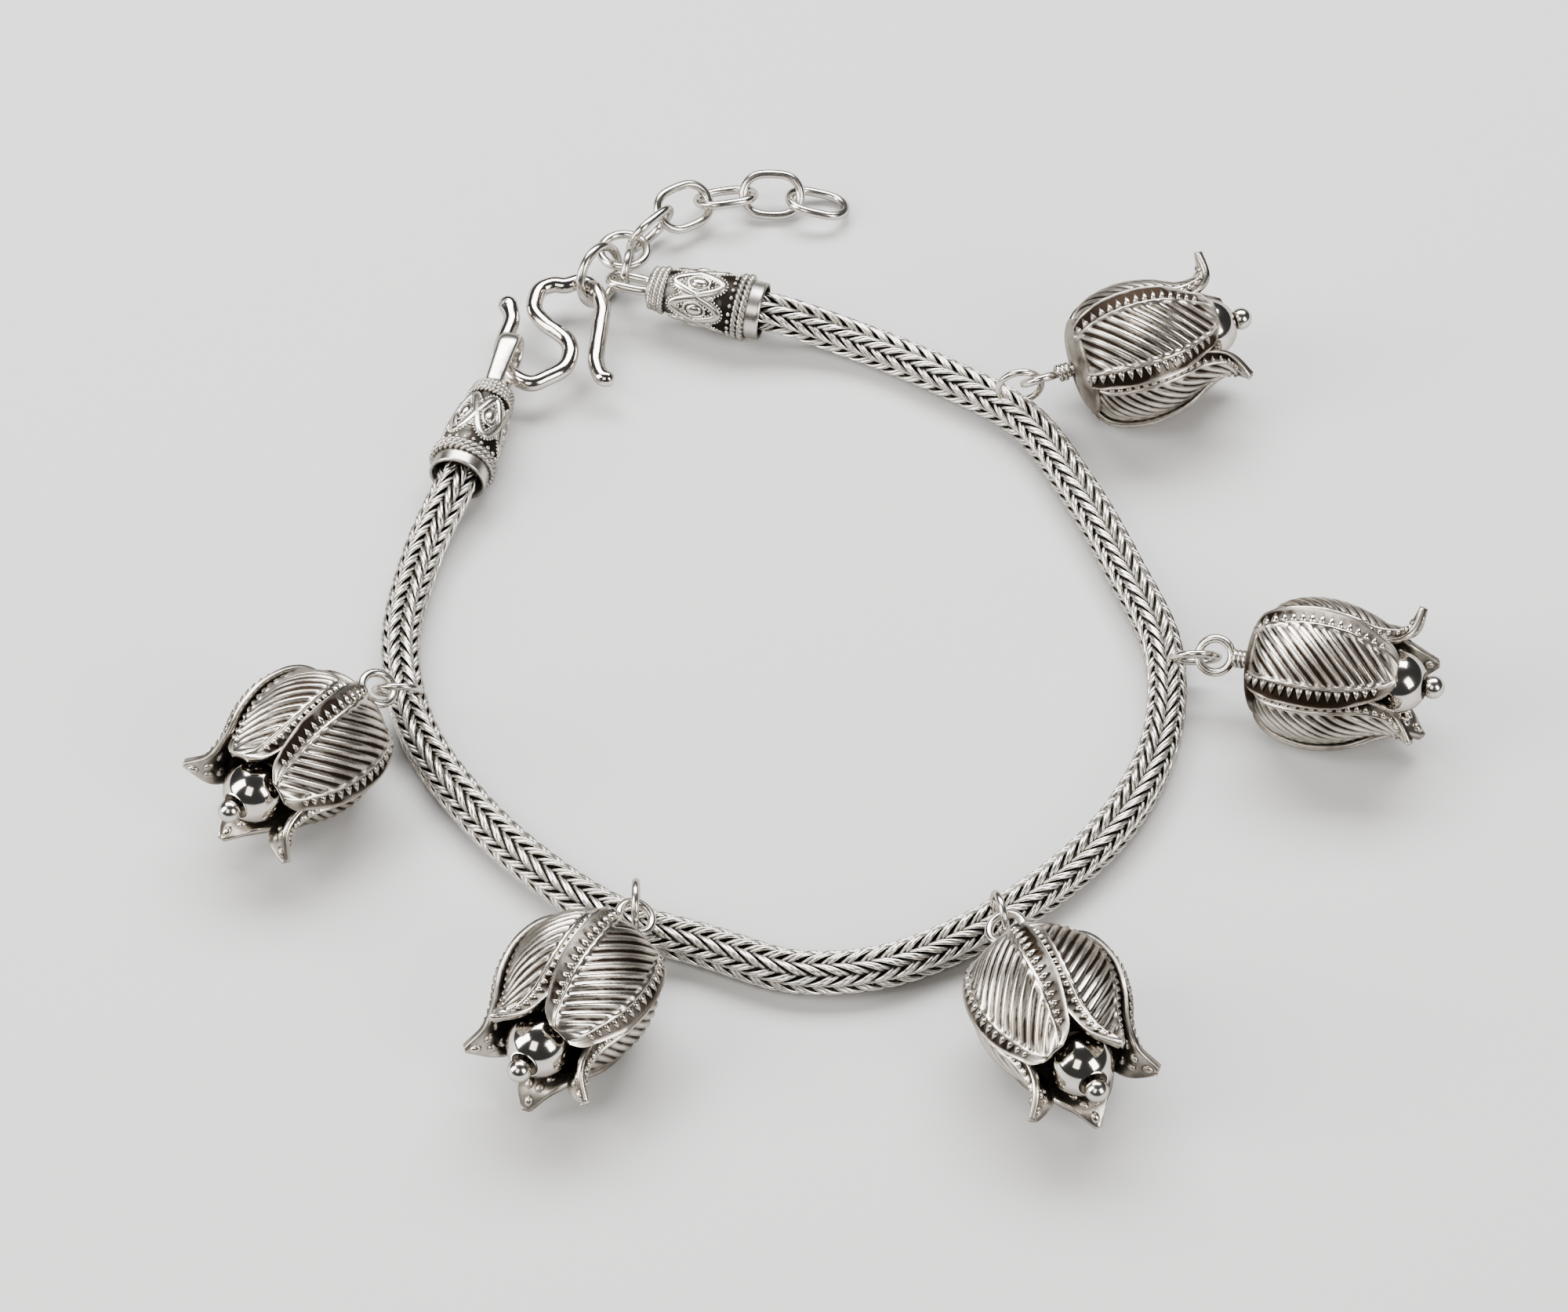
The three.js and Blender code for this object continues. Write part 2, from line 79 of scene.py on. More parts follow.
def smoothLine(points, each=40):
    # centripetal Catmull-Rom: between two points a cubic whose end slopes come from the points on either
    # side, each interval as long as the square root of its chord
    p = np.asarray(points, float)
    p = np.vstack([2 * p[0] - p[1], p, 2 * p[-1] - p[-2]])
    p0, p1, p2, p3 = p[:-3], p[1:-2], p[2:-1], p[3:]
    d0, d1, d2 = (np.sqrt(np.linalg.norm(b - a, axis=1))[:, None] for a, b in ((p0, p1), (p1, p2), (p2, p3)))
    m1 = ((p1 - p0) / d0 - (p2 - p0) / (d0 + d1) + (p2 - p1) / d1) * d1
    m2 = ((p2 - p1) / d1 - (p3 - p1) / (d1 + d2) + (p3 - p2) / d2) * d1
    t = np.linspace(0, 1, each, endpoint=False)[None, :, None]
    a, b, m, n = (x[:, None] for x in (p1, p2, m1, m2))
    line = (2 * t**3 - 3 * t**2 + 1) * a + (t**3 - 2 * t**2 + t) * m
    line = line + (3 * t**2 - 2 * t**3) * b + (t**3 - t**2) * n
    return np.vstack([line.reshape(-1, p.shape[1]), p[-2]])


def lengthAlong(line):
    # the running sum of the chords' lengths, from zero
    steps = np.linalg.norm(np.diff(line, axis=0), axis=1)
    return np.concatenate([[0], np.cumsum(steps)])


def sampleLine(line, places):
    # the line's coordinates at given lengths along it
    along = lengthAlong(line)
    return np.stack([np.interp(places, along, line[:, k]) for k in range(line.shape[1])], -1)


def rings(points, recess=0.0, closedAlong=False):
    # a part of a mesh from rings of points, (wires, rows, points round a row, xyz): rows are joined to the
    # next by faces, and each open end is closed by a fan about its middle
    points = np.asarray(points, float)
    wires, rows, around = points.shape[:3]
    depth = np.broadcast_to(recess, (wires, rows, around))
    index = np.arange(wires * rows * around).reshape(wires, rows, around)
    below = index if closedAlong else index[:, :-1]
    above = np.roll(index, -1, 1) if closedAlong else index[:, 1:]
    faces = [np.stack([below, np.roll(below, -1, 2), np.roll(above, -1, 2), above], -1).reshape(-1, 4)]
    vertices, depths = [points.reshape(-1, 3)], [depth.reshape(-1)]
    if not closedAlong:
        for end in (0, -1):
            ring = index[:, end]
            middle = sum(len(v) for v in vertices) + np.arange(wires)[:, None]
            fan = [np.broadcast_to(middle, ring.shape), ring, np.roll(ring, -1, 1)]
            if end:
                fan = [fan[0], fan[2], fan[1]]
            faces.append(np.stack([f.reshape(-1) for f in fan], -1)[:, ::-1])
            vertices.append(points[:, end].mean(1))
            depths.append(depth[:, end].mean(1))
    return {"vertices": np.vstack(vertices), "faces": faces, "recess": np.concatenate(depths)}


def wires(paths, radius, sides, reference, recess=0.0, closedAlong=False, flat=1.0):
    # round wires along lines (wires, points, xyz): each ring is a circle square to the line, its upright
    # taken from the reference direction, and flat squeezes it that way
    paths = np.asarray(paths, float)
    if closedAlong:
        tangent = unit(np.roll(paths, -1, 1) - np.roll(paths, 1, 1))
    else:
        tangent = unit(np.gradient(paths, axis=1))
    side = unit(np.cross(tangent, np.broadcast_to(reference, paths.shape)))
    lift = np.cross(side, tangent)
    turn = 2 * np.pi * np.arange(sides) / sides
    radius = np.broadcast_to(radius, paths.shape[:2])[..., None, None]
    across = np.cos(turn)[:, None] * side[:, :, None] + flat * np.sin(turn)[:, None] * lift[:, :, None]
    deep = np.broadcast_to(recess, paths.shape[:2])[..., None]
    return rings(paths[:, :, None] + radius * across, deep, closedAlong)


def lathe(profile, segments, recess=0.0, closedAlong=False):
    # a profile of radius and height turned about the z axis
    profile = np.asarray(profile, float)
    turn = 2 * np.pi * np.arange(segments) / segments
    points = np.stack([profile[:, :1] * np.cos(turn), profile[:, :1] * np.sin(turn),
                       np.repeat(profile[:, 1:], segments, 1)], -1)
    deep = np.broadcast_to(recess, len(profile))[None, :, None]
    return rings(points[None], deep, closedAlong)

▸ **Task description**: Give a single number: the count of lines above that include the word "part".

▸ **Finished answer**: 2